Franz, jeune paysan autrichien qui, en raison de sa foi catholique, a fait en conscience objection à l'injonction de prêter allégeance à Hitler et de partir à la guerre. Franz était un garçon joyeux, sympathique et insouciant qui, en grandissant, grâce aussi à sa femme Francesca, avec qui il a eu trois enfants, a changé de vie et développé des convictions profondes. Lorsqu'il a été appelé aux armes, il a refusé, car il estimait qu'il était injuste de tuer des vies innocentes. Sa décision a déclenché de dures réactions à son égard de la part de sa communauté, du maire et même des membres de sa famille. Un prêtre a essayé de le dissuader pour le bien de sa famille. Tout le monde était contre lui, sauf sa femme Francesca qui, même si elle connaissait les énormes dangers, a toujours été aux côtés de son mari et l'a soutenu jusqu'au bout. Malgré les flatteries et les tortures, Franz préférait être tué que de tuer. Il considérait que la guerre était totalement injustifiée. Si tous les jeunes hommes appelés aux armes avaient fait comme lui, Hitler n'aurait pas été en mesure de réaliser ses plans diaboliques. Le mal a besoin de complices pour gagner, a raconté le Pape.
Chercher la Vérité
Et le Pape d’évoquer une quatrième dimension de l'éducation: après la connaissance de soi, des autres et de la création, il y a enfin la connaissance du début et de la fin de tout.

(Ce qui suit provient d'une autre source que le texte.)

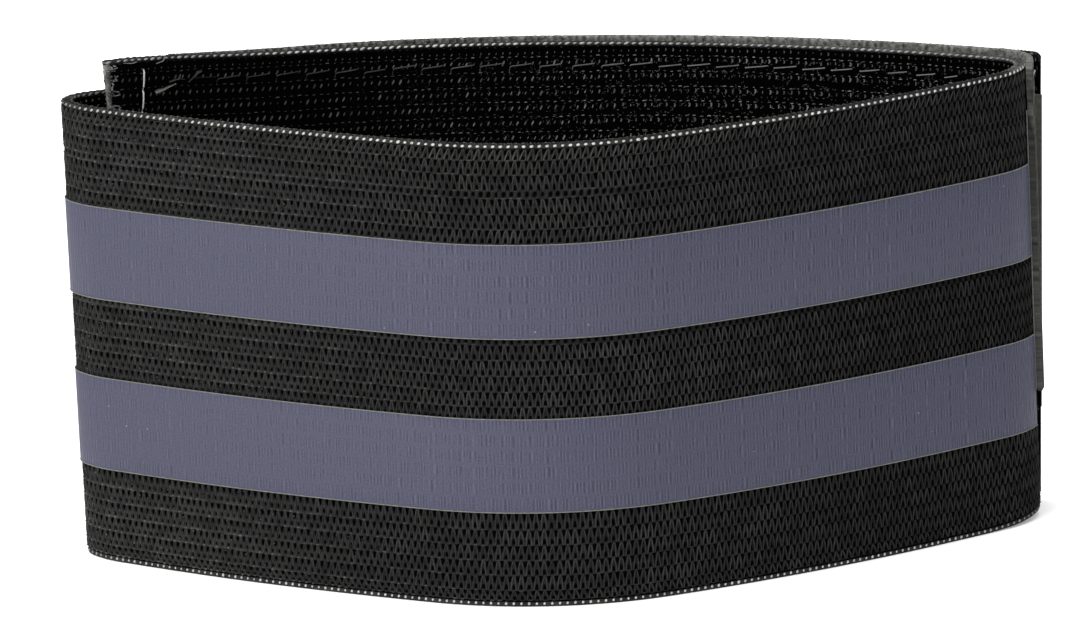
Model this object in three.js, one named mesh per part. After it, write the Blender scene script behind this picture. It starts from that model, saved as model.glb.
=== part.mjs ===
import * as THREE from 'three';

// Reflective armband: a knitted elastic strap with two reflective stripes, wound into a closed,
// pointed oval that stands on its lower edge. The outer end laps over the inner end at the back.
// Millimetres, +Z up, +X along the oval, the front wall towards -Y.

// Elastic strap
const STRAP_WIDTH = 50;
const STRAP_THICKNESS = 1.2;
const STRAP_EDGE_CHAMFER = 0.3;
const HEM_LENGTH = 6.4;
const FOLD_GAP = 0.2;
const LAYER_GAP = 0.15;

// The inner end sits higher than the rest; its lift fades out towards the right corner
const INNER_END_LIFT = 3.6;

// Reflective stripes
const STRIPE_WIDTH = 10.1;
const STRIPE_THICKNESS = 0.25;
const STRIPE_GAP = 0.1;
const LOWER_STRIPE_HEIGHT = 10.3;
const UPPER_STRIPE_HEIGHT = 29.1;

// Loop and hook tapes of the closure. The loop tape is sewn on a little askew: level with the
// strap's upper edge at the hem, and standing above it at the right corner.
const TAPE_HEIGHT = 14;
const LOOP_TAPE_WIDTH = 36.5;
const HOOK_TAPE_WIDTH = 31.8;
const TAPE_THICKNESS = 0.7;
const TAPE_CHAMFER = 0.15;
const LOOP_TAPE_LIFT_SHARE = 0.88;
const HOOK_TAPE_LENGTH = 38;
const HOOK_TAPE_SETBACK = 0.3;

// Outer end: where its layer meets the inner one, and how far it runs past the right corner
const SHOULDER_END = 17;
const SHOULDER_PULL = 5;
const HOOK_RAMP_LENGTH = 34;
const OUTER_END_OVERHANG = 3;

// Leaning stretches: how far the upper edge is pushed along +X, and the lower edge along -X
const INNER_END_LEAN = -1;
const LEFT_CORNER_LEAN = -0.4;
const OUTER_END_LEAN = 0.6;
const LEAN_REACH = 25;

// Middle line of the strap from above, from the inner end clockwise to the left corner.
// length in mm; turn in degrees over that length, clockwise negative.
const START_HEADING = 25.4;
const ROUTE = [
  { name: 'hem_end', length: 5.3, turn: -0.7 },
  { name: 'inner_back', length: 91, turn: -42.5 },
  { name: 'right_corner', length: 6, turn: -89 },
  { name: 'right_run_out', length: 5.5, turn: -33 },
  { name: 'right_flank', length: 43.6, turn: -15 },
  { name: 'front_tip', length: 25.5, turn: -51 },
  { name: 'left_flank', length: 39.6, turn: -9 },
  { name: 'left_run_in', length: 4.5, turn: -26 },
  { name: 'left_corner', length: 4.4, turn: -84 },
];

// Fineness of the walls
const LONGEST_STEP = 4;
const WIDEST_TURN = 9;
const FOLD_STEPS = 8;
const SHOULDER_STEPS = 8;

const radians = THREE.MathUtils.degToRad;

// A station is a place on the strap: x, y, heading in degrees, lift of the lower edge, lean, and
// the distance travelled. Beside a station means to its left, which is the armband's outside.
function beside(station, distance) {
  const angle = radians(station.heading);
  return {
    ...station,
    x: station.x - distance * Math.sin(angle),
    y: station.y + distance * Math.cos(angle),
  };
}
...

«Chers jeunes Européens, je vous invite à regarder au-delà, vers le haut, à toujours chercher le sens de votre vie, votre origine, votre fin, la Vérité, car vous ne pouvez pas vivre si vous ne cherchez pas la Vérité. Marchez les pieds fermement plantés sur la terre, mais avec un regard large, ouvert sur l'horizon, sur le ciel. La lecture de l’exhortation apostolique Christus vivit, adressée en particulier aux jeunes, vous y aidera. Et puis je vous invite tous à la Journée Mondiale de la Jeunesse de l'année prochaine à Lisbonne, où vous pourrez partager vos plus beaux rêves avec des jeunes du monde entier», a conclu le Saint-Père.